◆ MATERIAL PROVIDED:

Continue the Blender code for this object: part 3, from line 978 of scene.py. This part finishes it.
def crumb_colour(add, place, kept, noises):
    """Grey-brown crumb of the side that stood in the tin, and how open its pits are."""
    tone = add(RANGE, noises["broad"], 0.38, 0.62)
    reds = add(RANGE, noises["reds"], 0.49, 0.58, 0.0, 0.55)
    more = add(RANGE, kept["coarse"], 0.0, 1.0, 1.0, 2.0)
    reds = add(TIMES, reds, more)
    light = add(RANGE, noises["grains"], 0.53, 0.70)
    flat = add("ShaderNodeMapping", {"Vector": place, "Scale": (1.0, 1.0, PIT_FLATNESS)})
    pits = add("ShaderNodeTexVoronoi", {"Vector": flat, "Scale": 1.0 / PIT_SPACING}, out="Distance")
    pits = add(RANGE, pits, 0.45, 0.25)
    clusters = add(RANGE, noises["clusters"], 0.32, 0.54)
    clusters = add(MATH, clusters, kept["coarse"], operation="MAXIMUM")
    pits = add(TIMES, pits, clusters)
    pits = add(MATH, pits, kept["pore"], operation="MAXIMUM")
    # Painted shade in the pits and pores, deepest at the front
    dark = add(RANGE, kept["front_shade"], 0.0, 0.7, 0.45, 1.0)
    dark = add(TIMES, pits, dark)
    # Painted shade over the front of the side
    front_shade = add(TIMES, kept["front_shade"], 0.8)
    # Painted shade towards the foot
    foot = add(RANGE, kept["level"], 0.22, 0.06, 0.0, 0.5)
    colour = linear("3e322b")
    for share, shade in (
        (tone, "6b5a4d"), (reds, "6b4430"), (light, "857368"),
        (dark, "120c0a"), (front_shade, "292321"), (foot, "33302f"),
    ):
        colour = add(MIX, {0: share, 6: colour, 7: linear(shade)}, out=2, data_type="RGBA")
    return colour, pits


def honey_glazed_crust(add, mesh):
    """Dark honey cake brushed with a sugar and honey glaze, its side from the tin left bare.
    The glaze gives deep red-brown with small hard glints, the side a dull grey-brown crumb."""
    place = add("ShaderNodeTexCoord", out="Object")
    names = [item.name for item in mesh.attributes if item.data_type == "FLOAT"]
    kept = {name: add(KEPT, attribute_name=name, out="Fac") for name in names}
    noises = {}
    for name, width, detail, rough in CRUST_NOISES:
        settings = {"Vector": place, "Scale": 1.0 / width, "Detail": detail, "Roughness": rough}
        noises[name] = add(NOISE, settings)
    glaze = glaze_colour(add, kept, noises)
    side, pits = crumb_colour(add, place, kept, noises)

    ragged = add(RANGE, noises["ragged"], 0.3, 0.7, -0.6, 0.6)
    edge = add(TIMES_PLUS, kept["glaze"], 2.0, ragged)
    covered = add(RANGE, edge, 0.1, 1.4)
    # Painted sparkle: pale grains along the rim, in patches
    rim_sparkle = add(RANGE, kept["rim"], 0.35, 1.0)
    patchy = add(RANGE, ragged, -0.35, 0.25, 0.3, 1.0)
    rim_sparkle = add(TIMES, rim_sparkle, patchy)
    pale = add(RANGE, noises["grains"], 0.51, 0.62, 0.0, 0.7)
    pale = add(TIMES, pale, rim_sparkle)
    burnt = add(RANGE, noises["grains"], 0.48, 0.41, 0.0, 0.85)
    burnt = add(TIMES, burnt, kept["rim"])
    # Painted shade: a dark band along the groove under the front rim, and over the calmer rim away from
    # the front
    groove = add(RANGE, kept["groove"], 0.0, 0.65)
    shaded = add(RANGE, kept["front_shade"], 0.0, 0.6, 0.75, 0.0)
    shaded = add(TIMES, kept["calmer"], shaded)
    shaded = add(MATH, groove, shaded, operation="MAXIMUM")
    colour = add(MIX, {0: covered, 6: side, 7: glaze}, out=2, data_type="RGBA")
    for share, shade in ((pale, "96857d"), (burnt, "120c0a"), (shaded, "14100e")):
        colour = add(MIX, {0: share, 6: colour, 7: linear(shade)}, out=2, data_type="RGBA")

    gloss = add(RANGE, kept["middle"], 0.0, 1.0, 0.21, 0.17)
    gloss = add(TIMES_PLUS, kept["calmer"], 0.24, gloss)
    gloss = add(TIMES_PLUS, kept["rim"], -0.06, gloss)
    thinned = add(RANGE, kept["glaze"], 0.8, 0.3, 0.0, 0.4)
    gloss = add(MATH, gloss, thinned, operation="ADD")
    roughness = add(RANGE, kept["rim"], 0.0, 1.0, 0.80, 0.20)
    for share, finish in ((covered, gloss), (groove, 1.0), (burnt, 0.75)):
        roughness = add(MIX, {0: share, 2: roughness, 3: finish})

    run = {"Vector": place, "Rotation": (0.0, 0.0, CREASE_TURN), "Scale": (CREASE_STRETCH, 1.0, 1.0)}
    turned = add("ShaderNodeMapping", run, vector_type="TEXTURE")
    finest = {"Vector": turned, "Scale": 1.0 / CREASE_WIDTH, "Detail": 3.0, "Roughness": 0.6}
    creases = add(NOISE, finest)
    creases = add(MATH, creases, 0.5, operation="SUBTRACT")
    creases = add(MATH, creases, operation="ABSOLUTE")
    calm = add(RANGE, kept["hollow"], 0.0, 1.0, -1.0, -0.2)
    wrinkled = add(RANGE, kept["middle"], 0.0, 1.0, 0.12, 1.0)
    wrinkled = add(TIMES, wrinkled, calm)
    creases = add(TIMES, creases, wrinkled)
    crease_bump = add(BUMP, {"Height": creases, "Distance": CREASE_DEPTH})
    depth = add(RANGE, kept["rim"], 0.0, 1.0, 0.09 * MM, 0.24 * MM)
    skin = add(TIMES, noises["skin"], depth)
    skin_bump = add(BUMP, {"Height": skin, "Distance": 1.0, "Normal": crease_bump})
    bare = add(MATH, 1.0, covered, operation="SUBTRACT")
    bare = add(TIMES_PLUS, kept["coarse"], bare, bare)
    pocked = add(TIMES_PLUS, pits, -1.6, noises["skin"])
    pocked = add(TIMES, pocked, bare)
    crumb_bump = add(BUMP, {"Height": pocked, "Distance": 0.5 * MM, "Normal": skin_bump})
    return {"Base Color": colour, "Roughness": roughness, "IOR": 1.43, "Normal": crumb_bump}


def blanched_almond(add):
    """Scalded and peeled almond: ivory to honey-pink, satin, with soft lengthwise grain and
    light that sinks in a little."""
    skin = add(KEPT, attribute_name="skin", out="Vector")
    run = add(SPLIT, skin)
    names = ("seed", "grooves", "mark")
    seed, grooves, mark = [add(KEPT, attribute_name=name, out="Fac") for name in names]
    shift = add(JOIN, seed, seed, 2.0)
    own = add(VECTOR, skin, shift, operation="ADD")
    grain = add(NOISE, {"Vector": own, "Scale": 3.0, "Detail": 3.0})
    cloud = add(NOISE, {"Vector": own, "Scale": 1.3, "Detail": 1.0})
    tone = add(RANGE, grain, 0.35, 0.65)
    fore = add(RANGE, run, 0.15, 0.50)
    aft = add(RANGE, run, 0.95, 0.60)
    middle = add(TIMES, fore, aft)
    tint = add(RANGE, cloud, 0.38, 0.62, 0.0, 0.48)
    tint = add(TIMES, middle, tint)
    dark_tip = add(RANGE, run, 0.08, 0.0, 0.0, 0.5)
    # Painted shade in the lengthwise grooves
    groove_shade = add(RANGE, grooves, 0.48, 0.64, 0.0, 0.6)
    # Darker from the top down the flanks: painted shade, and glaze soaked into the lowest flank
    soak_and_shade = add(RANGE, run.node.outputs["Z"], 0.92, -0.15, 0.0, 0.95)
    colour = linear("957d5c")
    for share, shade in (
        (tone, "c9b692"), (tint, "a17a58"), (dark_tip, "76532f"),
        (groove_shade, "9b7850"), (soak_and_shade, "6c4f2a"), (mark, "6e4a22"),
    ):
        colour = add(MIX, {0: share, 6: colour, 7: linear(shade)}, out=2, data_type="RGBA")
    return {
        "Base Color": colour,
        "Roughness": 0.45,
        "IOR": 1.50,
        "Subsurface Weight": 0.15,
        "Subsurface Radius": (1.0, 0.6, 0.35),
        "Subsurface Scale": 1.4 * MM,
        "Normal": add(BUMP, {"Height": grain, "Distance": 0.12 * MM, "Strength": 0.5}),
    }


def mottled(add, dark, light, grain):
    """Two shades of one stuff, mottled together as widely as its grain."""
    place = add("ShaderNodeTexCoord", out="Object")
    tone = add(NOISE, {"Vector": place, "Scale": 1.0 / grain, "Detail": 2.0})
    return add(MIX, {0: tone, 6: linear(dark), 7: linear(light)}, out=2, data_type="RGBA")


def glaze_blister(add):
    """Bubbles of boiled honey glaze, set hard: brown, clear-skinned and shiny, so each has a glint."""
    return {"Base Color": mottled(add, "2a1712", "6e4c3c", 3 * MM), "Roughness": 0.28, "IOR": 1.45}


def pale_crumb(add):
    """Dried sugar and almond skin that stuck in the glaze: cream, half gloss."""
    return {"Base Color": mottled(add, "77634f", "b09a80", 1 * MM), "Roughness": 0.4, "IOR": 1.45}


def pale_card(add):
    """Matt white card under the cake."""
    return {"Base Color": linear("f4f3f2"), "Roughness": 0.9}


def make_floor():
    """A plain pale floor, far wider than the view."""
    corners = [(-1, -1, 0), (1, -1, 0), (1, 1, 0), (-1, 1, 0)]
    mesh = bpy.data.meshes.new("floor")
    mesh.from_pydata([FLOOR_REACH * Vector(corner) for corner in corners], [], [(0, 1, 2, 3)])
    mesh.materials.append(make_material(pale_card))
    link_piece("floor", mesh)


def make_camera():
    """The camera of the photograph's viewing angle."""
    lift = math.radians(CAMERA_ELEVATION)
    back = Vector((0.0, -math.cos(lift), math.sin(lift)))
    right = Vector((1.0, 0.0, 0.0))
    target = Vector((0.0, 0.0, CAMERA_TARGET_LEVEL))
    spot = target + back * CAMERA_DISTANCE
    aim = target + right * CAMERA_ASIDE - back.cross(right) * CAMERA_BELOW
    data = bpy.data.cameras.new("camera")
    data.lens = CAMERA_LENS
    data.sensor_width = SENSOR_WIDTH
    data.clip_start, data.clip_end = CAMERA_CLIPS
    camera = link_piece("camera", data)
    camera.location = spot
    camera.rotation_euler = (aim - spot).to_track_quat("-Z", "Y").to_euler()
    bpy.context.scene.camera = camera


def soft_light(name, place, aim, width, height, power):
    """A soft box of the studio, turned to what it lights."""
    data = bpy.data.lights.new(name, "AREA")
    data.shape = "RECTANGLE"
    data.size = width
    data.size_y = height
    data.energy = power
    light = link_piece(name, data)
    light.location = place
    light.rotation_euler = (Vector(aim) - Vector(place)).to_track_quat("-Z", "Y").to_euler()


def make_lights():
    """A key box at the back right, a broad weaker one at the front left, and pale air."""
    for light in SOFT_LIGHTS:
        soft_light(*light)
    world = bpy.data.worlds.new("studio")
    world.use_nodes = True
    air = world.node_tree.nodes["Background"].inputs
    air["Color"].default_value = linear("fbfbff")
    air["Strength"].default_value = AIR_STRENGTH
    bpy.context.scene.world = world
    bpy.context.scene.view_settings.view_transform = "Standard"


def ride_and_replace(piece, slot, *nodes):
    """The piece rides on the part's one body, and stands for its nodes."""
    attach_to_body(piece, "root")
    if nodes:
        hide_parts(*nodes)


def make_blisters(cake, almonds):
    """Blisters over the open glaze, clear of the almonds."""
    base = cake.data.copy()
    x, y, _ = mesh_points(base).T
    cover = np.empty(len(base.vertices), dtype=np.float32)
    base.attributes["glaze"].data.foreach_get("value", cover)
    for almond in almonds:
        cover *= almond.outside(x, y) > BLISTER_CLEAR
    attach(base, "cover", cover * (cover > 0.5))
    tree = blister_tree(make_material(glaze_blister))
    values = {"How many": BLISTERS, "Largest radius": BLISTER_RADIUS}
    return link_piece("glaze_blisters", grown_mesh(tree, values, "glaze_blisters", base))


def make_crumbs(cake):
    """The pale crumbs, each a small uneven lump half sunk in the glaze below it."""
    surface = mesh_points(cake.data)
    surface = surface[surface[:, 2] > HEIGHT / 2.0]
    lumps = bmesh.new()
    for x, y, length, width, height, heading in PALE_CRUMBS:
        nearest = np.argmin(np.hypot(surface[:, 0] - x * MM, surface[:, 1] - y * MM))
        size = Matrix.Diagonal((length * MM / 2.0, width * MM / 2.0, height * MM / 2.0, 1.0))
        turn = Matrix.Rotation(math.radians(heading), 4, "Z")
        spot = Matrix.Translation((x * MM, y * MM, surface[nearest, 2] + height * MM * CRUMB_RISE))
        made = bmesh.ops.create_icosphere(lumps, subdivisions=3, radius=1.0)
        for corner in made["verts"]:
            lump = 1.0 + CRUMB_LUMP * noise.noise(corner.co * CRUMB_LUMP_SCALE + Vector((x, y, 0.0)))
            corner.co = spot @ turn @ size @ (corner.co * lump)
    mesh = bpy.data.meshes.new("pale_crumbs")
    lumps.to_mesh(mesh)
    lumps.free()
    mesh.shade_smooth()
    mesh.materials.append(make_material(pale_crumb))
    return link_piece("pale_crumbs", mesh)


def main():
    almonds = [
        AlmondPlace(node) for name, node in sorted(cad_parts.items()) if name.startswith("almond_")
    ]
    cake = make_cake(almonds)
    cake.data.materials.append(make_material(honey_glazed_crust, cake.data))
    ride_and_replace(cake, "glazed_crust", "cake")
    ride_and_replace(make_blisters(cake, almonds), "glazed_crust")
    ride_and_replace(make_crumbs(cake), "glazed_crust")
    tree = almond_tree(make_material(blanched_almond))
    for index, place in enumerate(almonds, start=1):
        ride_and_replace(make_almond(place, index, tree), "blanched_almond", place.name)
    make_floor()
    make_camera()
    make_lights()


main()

◆ GIVEN REQUEST: Identify and list each line with the word "scene".

◆ TASK OUTPUT:
Continue the Blender code for this object: part 3, from line 978 of scene.py. This part finishes it.
    bpy.context.scene.camera = camera
    bpy.context.scene.world = world
    bpy.context.scene.view_settings.view_transform = "Standard"